The Company has sold a wide array of annuities, including deferred and immediate variable annuities with (1) fixed interest rate allocation options, subject to a market value adjustment, that are registered with the United States Securities and Exchange Commission (the "SEC"), and (2) fixed-rate allocation options not subject to a market value adjustment and not registered with the SEC. In addition, the Company has a relatively small inforce block of variable life insurance policies, but it no longer actively sells such policies.

Beginning in March 2010, the Company ceased offering its variable annuity products (and where offered, the companion market value adjustment option) to new investors upon the launch of a new product line by each of Pruco Life Insurance Company and Pruco Life Insurance Company of New Jersey (which are affiliates of the Company). These initiatives were implemented to create operational and administrative efficiencies by offering a single product line of annuity products from a more limited group of legal entities. During 2012, the Company suspended additional customer deposits for variable annuities with certain optional living benefit riders. However, subject to applicable contract provisions and administrative rules, the Company continues to accept additional customer deposits on certain inforce contracts.

On August 30, 2013, the Company received approval from the Arizona and Connecticut Departments of Insurance to redomesticate the Company from Connecticut to Arizona effective August 31, 2013. As a result of the redomestication, the Company is now an Arizona insurance company and its principal insurance regulatory authority is the Arizona Department of Insurance. See Note 1 to the Unaudited Interim Financial Statements for additional information.

Regulatory Developments

Prudential Financial is a "Designated Financial Company" under the Dodd-Frank Wall Street Reform and Consumer Protection Act (the "Dodd-Frank Act"). As a "Designated Financial Company," Prudential Financial is subject to supervision and examination by the Federal Reserve Bank of Boston and to prudential regulatory standards under the Dodd-Frank Act. The Financial Stability Board (the "FSB"), consisting of representatives of national financial authorities of the G20 nations, has also identified Prudential Financial as a global systemically important insurer that is to be subject to enhanced regulation.

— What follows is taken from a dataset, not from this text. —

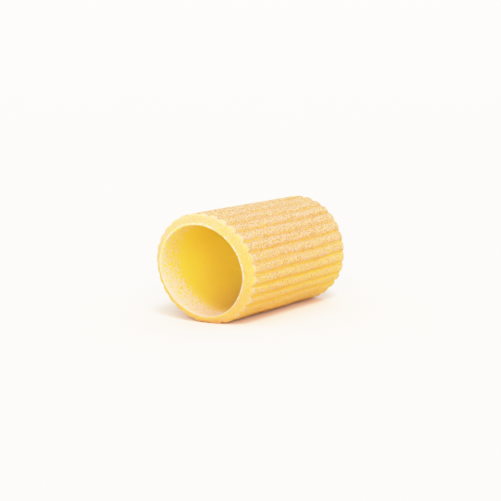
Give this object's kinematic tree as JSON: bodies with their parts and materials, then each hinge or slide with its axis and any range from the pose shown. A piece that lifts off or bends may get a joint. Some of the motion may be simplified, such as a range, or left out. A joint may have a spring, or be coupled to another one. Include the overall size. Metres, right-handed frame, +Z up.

On June 30, 2014, as a Designated Financial Company, Prudential Financial submitted to the Federal Reserve Board ("FRB") and the Federal Deposit Insurance Corporation ("FDIC") an initial annual resolution plan in the event of severe financial distress as required by the rules of the FRB and FDIC.

At the direction of the FSB, the International Association of Insurance Supervisors (the "IAIS") is currently developing a model framework ("ComFrame") for the supervision of internationally active insurance groups ("IAIGs") that contemplates "group wide supervision" across national boundaries. Prudential Financial qualifies as an IAIG. In March 2014, Prudential Financial began participating in field testing to assist the IAIS in its development of ComFrame. Initial field testing has focused on gathering data to inform the development of the first step of ComFrame's risk-based global insurance capital standard, known as the "Basic Capital Requirement" ("BCR"). The IAIS is scheduled to seek G20 endorsement of the proposed BCR framework in November 2014.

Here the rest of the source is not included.